Obama is said to have told Graham, a former judge advocate general (JAG), that he needed his help shutting down Guantanamo and wanted him to enter into discussions with Rahm Emanuel, whom Obama tapped to be his chief of staff, about working on a bipartisan plan to turn that vision into a reality.

Emanuel and Graham did speak and the hard-charging, cutthroat political dealmaker soon realized that winning Graham's support as well the support of other Republicans to shutter Guantanamo would not be possible unless self-professed 9/11 mastermind Khalid Sheikh Mohammed was prosecuted before discredited military commissions established by the Bush administration.

The military commissions were set up after the invasion of Afghanistan in 2001. They were immediately discredited and challenged by civil liberties and human rights groups because they did not provide alleged terrorists with rights they would have received had they been prosecuted under the Uniform Code of Military Justice or in a civilian courtroom.

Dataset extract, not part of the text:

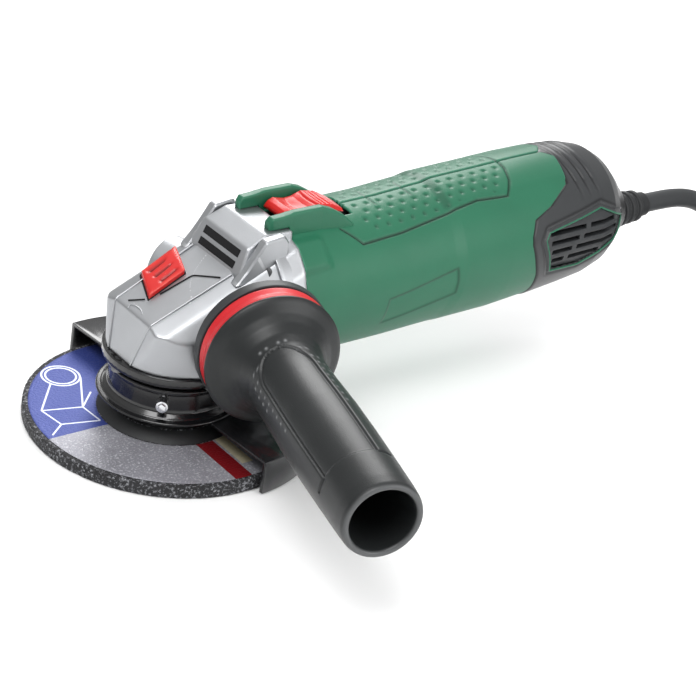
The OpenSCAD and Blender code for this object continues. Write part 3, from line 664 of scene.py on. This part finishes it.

After Obama's speech at the Wilson Center in August 2007, two more detainees were prosecuted before military commissions, resulting in sentences of less than a year. Two of those former detainees have since been released.

Meanwhile, since 2001, more than 300 suspected terrorists were successfully tried and convicted in federal courts for their crimes, a fact that Republicans critical of using the civilian justice system refuse to acknowledge.

Emanuel communicated to Obama the risk associated with a civilian trial and underscored how it would likely amount to political suicide for Democrats.

But Attorney General Eric Holder argued in favor of civilian trials. It was unknown then, a time when the public was still enamored with the stunning electoral victory of the country's first African-American president who made grand promises to gut his predecessor's unlawful counterterrorism and national security policies, but Graham wielded enormous influence over the administration's proposed plans for prosecuting alleged terrorists detained at Guantanamo.

Backtracking

Just days after he was sworn into office, Obama issued an executive order halting the military commissions at Guantanamo while he set up a task force and ordered a review of the more than 200 cases there to determine who should face criminal prosecution as part of a larger effort to permanently close the facility by January 2010. It appeared Obama was on track to make good on one of his key campaign pledges - reject military commissions.